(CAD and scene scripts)
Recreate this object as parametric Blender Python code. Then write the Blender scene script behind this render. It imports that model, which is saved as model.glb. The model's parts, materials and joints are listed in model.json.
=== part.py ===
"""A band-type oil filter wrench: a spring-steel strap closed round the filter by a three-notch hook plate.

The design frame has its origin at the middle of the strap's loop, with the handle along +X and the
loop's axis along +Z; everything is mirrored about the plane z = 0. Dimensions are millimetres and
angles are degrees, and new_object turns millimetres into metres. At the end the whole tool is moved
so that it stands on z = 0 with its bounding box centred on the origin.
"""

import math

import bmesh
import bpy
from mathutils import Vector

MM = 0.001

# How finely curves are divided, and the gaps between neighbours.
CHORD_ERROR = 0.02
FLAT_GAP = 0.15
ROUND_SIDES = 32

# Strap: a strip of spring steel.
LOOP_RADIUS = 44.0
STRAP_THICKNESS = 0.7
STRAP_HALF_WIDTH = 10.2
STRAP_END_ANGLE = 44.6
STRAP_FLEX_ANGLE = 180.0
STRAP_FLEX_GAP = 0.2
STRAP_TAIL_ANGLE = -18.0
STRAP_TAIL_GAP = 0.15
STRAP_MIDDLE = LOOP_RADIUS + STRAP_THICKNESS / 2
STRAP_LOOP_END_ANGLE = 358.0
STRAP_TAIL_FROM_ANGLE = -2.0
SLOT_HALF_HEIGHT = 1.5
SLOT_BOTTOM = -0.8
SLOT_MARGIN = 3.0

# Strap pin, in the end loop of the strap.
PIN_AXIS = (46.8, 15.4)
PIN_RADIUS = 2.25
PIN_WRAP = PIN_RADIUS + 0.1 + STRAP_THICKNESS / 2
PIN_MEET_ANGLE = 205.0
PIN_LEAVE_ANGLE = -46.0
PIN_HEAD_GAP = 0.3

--

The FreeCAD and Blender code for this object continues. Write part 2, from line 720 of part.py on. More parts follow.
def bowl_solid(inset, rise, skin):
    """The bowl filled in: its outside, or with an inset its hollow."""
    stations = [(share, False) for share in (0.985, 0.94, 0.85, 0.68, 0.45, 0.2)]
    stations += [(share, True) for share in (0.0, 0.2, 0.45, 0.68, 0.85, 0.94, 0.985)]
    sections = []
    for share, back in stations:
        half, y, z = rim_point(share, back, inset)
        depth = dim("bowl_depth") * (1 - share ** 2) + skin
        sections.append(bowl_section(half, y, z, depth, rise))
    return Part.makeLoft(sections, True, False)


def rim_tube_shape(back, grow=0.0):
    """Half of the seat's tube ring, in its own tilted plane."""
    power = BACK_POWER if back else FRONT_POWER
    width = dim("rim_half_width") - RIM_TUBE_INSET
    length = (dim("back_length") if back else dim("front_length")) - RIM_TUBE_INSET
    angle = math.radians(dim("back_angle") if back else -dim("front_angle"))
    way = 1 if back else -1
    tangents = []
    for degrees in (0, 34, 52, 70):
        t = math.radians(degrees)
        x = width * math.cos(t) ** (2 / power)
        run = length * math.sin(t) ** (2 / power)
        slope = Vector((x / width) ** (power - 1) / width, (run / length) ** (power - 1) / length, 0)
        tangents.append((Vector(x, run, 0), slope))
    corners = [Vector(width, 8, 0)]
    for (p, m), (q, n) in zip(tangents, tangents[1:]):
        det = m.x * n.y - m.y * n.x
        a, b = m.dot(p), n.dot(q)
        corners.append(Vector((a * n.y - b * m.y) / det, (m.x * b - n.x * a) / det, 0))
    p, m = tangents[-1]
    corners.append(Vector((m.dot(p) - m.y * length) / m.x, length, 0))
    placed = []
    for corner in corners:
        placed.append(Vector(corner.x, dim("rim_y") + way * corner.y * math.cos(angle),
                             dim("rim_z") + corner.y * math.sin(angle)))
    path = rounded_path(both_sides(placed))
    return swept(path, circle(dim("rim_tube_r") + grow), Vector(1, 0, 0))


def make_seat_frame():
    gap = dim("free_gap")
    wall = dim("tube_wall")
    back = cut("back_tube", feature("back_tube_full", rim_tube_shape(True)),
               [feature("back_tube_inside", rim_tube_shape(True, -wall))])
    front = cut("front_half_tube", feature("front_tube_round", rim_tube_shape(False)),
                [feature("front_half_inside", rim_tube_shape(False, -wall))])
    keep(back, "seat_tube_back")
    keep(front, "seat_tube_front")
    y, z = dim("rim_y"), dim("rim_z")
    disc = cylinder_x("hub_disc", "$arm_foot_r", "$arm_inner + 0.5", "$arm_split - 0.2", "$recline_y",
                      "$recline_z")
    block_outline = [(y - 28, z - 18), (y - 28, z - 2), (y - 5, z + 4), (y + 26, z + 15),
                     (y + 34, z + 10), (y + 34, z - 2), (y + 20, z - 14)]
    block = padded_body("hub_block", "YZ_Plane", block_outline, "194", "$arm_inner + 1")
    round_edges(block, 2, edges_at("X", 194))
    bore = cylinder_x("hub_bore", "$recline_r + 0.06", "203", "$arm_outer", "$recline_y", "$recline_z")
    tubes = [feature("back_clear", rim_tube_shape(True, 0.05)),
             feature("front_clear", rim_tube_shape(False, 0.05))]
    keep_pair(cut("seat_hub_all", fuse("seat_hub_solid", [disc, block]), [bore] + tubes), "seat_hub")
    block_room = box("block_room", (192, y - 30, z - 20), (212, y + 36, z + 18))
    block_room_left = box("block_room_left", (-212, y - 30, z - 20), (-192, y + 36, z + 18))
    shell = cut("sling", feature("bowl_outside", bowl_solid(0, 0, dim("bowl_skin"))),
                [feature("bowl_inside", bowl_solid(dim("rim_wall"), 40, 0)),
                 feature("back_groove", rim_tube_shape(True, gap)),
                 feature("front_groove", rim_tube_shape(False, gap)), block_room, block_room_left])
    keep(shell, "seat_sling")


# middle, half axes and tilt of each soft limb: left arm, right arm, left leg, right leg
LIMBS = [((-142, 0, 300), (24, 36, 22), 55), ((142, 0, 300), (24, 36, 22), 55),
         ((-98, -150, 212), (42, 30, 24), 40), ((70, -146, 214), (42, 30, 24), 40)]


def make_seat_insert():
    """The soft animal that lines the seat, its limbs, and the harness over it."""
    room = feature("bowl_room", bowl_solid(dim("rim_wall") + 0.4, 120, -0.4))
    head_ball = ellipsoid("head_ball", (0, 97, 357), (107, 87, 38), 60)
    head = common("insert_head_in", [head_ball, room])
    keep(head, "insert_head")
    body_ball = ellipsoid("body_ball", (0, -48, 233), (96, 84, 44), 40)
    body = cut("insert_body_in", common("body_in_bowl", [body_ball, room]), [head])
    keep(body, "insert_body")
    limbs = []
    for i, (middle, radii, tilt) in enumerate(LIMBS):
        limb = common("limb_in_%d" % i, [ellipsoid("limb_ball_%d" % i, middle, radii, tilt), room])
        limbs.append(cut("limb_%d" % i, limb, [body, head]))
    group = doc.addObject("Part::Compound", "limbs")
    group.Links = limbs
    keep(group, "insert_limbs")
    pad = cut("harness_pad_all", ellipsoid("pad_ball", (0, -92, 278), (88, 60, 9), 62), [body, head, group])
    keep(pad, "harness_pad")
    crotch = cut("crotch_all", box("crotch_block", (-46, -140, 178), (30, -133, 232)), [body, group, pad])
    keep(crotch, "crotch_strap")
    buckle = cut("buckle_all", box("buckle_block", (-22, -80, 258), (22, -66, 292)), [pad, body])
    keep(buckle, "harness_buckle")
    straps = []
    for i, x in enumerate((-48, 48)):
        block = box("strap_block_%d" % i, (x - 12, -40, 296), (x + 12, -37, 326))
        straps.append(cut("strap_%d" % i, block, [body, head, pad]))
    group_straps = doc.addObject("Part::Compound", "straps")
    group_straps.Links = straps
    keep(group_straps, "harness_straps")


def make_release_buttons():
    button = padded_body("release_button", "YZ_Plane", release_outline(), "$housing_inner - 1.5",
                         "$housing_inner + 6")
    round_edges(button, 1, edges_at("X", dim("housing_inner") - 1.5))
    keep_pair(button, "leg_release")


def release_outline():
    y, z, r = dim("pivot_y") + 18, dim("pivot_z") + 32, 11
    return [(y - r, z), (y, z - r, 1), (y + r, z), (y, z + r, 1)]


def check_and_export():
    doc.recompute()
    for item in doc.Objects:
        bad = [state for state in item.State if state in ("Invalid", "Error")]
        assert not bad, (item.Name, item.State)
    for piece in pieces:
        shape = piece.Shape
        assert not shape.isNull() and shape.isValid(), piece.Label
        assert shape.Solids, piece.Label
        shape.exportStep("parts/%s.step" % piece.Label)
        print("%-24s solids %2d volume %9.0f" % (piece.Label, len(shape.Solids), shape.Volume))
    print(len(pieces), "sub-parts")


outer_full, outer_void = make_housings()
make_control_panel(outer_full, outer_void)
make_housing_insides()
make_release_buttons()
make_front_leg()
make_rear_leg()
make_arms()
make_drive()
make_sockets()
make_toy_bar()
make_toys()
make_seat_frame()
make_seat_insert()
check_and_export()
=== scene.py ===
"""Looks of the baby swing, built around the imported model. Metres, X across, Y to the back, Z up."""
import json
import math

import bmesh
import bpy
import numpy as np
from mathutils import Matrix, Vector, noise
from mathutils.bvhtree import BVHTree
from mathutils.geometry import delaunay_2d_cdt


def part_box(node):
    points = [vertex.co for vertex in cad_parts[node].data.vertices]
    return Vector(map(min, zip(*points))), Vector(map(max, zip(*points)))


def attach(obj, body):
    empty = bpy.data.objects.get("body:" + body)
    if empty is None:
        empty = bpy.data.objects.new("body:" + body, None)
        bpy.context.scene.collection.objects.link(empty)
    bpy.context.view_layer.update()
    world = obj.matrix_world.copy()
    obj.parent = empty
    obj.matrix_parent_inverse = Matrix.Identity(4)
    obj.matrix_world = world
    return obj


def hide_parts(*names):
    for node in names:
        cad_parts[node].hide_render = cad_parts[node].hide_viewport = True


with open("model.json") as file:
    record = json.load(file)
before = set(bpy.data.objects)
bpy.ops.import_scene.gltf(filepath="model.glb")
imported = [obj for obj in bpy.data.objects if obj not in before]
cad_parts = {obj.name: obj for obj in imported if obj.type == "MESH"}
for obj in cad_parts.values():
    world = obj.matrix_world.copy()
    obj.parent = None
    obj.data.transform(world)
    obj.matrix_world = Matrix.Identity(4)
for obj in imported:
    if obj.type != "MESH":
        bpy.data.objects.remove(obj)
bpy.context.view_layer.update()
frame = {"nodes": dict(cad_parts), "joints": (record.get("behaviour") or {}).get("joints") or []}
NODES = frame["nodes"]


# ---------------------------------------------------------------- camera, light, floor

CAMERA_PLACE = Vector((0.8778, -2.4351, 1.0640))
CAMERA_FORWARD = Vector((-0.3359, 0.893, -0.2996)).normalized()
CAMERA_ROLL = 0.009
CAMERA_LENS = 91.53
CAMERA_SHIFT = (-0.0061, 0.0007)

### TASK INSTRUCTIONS
Reproduce exactly the lines from the line with "obj.matrix_world = Matrix.Identity(4)" to the line with "CAMERA_SHIFT = (-0.0061, 0.0007)", both end lines included.

### WORKED ANSWER
    obj.matrix_world = Matrix.Identity(4)
for obj in imported:
    if obj.type != "MESH":
        bpy.data.objects.remove(obj)
bpy.context.view_layer.update()
frame = {"nodes": dict(cad_parts), "joints": (record.get("behaviour") or {}).get("joints") or []}
NODES = frame["nodes"]


# ---------------------------------------------------------------- camera, light, floor

CAMERA_PLACE = Vector((0.8778, -2.4351, 1.0640))
CAMERA_FORWARD = Vector((-0.3359, 0.893, -0.2996)).normalized()
CAMERA_ROLL = 0.009
CAMERA_LENS = 91.53
CAMERA_SHIFT = (-0.0061, 0.0007)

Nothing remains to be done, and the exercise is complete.